As a "voice of God" -- referencing the authority of the three U.S. network anchors, who together address nearly thirty million viewers nightly -- Dan Rather had rather big shoes to fill when he assumed the anchor chair from Walker Cronkite in 1981. As Ken Auletta records in his magisterial profile on Rather in The New Yorker: "the one thing I hope … is that even my enemies think that I am authentic." (http://www.newyorker.com/archive/2005/03/07/050307fa_fact2?currentPage=all).
Alas, Rather was not infallible; his failure to leave no stone unturned in authenticating charges against President Bush's service in the Texas Air National Guard from 1968 to 1973 that he fronted on a "60 Minutes Wednesday" report saw him step down from the anchor desk on March 9, 2005, at least a year before he had originally planned to retire. His version of events?: "We reported a story that was true but caused discomfort to some powerful people … For more than 65 years I was a professional reporter … paid, but not always well". When CBS pays you seven million dollars a year perhaps you really do believe you're God with no need for any mea culpa. There is, though, a Benjamin Franklin quote emblazoned on a plaque alongside his office plasma TV -- counterweight to the giddy deification.

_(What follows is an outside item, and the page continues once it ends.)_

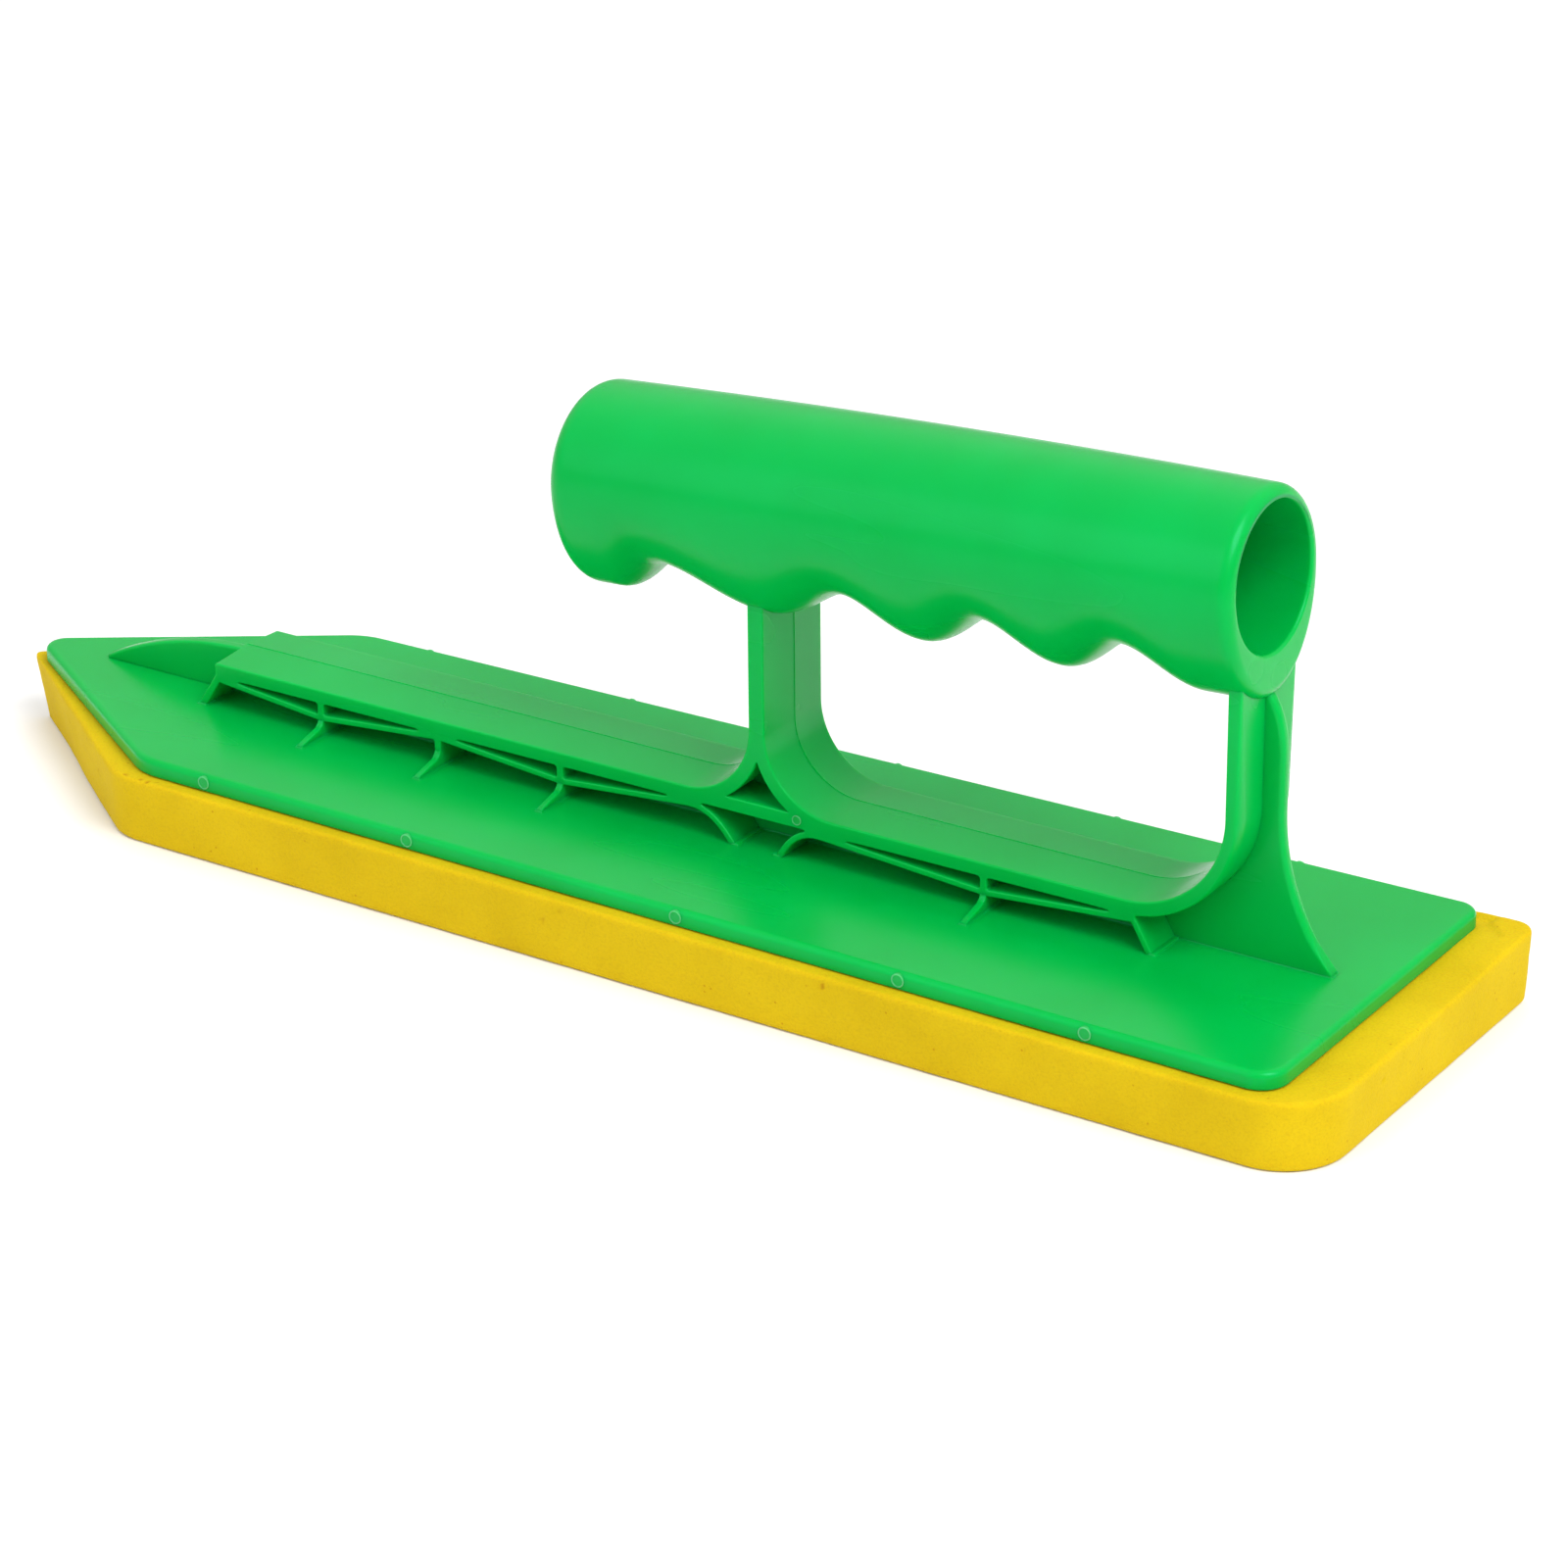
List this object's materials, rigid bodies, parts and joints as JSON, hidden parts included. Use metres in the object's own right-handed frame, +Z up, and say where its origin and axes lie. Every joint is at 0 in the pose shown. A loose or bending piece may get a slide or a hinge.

Rather is now managing editor and anchor of the television news magazine Dan Rather Reports on the cable channel AXS TV. He's still trying to keep the faith, despite "demographics [being] more important than ratings … content has, I think, improved, but I wouldn't want to debate anyone who took the other side of the debate" and where "you'll find very little investigative reporting and more trivialisation because owners don't get in trouble for reporting on gossip compared with claims of corruption".
Why's he still working aged 81? "If it's an addiction it's more powerful than crack cocaine … It's great -- only if you have a deep and abiding passion to do it well -- a sense of 'I can't do anything else' … You have to burn with a hot, hard flame."
I had a copy of Rather's biography Rather Outspoken (Hachette) for him to sign -- something pithy, I hoped, to dwell on well beyond our encounter. He ended with 'Courage' -- his father's favourite word and one he used on his last sign-off broadcast for CBS. Delphically, he then shook my hand with the imperative: "don't leave" (broadcast journalism).